Open bradisbell opened 1 year ago

bradisbell commented 1 year ago

This proposal appears to harm privacy by effectively routing all of a user's traffic through Google. Am I understanding this correctly?

We are considering using 2 hops for improved privacy. A second proxy would be run by an external CDN, while Google runs the first hop. This ensures that neither proxy can see both the client IP address and the destination. CONNECT & CONNECT-UDP support chaining of proxies.

Even though the content is encrypted, the network addresses cannot be. Google's proxy then becomes a potential place data can be aggregated, even if the user's authentication tokens are secure.

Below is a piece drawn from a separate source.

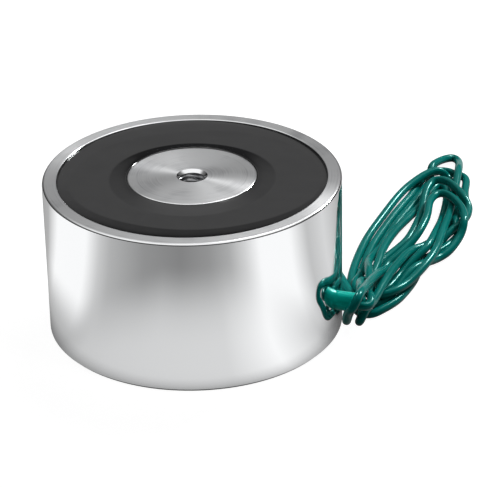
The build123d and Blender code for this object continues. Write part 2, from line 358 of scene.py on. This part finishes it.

How is this concern addressed?

dvorak42 commented 1 year ago

In the two hop proxy model, the first hop (controlled by Google) only sees the source client IP and a request to connect to the second hop, while the second hop (controlled by an external CDN) only sees a tuple on the first hop (proxy IP + port) and the destination IP. For the response back from the origin, the second hop is able to forward the response to the first hop proxy+port associated with the request and doesn't need to learn anything about the original client IP (and the first hop just returns the response to the client, without learning anything about the destination IP). In this way, the first hop only learns the client IP and the second hop, while the second hop only learns the destination IP.

Some of the techniques we're using to support this multiple hop proxying is described in various MASQUE documents being developed in the IETF (https://datatracker.ietf.org/wg/masque/documents/).

Let us know if this addresses your concerns or if there's further clarification we can provide.